The Catholic school is a place that is recognizable as Catholic. There are elements of the environment of Catholic schools, which inspire a feeling of connection to the wider community of faith:
• the presence of the crucifix in the classrooms;
• the expression of daily prayer and frequent liturgy;
• the availability of the Mass and the Sacrament of Reconciliation; and
• devotions corresponding to the Church year, such as the Advent wreath, the Stations of the Cross during Lent, the praying of the rosary in October and May.

Fourth, the curriculum of Catholic schools is imbued with a spirit of Catholicism. The curriculum aims at developing the growth of the whole person in all dimensions: intellectually, physically, psychologically, morally and religiously. The key to this integral approach is the Gospel.
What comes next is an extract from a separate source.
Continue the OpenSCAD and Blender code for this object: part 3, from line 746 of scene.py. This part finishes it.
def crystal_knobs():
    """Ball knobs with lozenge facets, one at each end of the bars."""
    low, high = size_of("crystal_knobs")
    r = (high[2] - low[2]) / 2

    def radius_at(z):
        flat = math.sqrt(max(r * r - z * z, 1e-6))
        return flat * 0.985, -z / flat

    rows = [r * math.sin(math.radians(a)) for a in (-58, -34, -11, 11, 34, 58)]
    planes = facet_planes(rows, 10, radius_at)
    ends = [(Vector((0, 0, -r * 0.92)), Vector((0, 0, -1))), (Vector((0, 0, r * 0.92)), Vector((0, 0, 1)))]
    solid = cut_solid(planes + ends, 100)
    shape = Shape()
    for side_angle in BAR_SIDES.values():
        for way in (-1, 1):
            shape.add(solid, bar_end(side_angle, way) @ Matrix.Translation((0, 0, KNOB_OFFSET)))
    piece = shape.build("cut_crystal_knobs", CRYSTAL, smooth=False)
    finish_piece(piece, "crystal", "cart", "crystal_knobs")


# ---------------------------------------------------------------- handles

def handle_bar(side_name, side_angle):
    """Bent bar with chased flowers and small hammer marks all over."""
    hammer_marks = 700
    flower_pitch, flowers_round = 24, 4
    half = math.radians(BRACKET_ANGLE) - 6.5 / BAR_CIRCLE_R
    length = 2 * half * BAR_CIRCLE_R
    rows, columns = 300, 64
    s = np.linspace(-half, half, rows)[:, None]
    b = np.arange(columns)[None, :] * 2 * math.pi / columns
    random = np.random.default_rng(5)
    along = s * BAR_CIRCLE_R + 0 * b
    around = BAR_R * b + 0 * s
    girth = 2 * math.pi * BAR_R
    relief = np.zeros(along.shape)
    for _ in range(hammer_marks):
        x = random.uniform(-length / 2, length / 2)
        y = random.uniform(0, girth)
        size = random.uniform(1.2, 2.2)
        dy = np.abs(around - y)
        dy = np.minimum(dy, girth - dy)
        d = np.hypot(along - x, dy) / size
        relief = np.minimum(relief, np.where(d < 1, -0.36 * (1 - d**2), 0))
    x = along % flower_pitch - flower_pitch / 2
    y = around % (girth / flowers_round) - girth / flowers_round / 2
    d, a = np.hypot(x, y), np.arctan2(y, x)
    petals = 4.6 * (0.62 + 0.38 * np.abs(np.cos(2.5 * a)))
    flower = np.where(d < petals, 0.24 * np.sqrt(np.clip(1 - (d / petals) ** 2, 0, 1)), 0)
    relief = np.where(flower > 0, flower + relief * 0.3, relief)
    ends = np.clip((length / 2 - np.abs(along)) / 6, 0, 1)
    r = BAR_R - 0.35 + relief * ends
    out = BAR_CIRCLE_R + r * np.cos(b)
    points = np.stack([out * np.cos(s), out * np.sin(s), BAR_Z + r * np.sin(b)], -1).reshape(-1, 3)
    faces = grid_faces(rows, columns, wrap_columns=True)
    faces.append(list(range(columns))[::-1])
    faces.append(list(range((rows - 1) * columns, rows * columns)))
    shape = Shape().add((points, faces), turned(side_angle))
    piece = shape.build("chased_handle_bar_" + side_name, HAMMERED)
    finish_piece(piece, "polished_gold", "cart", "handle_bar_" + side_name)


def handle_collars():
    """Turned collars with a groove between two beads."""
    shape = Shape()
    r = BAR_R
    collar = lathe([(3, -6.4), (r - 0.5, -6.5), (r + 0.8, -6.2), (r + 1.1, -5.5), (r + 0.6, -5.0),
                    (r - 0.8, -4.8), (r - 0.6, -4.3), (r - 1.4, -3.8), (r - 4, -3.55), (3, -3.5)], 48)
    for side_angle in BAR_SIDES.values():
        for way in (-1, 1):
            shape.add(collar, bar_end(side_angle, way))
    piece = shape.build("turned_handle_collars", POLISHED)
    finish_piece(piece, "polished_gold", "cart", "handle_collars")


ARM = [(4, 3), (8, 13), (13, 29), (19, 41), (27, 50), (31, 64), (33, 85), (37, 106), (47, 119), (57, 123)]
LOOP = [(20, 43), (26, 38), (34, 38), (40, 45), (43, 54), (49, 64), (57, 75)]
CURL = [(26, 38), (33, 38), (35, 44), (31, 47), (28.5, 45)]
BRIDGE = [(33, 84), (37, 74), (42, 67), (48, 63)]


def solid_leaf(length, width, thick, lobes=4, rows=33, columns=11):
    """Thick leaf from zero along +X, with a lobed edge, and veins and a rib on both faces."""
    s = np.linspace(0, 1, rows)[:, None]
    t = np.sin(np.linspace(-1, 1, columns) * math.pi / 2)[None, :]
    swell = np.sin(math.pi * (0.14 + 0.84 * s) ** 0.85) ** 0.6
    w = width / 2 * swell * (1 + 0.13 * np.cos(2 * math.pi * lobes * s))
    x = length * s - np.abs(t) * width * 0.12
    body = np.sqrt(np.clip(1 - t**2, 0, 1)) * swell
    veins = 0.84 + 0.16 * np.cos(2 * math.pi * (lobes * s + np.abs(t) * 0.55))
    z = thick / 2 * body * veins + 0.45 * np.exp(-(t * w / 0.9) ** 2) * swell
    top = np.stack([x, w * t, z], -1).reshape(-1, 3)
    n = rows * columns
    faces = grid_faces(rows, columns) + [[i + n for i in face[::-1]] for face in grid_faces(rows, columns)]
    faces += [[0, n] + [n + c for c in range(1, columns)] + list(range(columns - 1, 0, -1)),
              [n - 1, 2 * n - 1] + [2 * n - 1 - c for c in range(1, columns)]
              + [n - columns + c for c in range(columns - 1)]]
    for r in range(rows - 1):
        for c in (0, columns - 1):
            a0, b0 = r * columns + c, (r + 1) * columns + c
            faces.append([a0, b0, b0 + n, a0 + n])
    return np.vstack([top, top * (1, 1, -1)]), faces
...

The formation of young people in these dimensions is one that focuses on Jesus Christ, who became one like us out of love, died to set us free, and rose to give us eternal life, true and authentic life, which begins in the here and now, and comes to fulfillment in the life to come.

In the midst of a society which tends to see everything in terms of relativism, Catholic education seeks to inspire a thirst for wisdom and a desire for truth. In this light, Catholic school students develop a moral compass, learning to discern that which is truly of value in life. Their educators give them the tools to make good decisions, which will benefit themselves and others in this world, with an eye fixed on the world to come. The outcome is that Catholic school students do not simply accept culture as it is, nor do they reject it out of hand. Rather, Catholic education inspires them to transform culture with faith-filled attitudes and actions.

Fifth, Catholic education is sustained by Gospel values. The role of teachers and administrators is to participate in the Church’s mission of evangelization. As persons of faith, convinced of the innate dignity of the students they teach, teachers inspire their students to be the best they can be, intellectually and spiritually, by the grace of God.

A supernatural orientation, a unique Catholic perspective, a strong communal dimension, a curriculum steeped in Catholic thought, a path of learning sustained by Gospel values; these things add up to a powerful vision. Imagine our young people really believing in God and in themselves. Imagine them reaching for the stars in their passion for the truth. Imagine them developing a profound sense of their own dignity and the dignity of others, and using their moral compass to make the right decisions in life. Imagine them shaping, changing and transforming the world with their well-honed intellectual skills and God-given spiritual insights. These are dreams that become reality in Catholic education.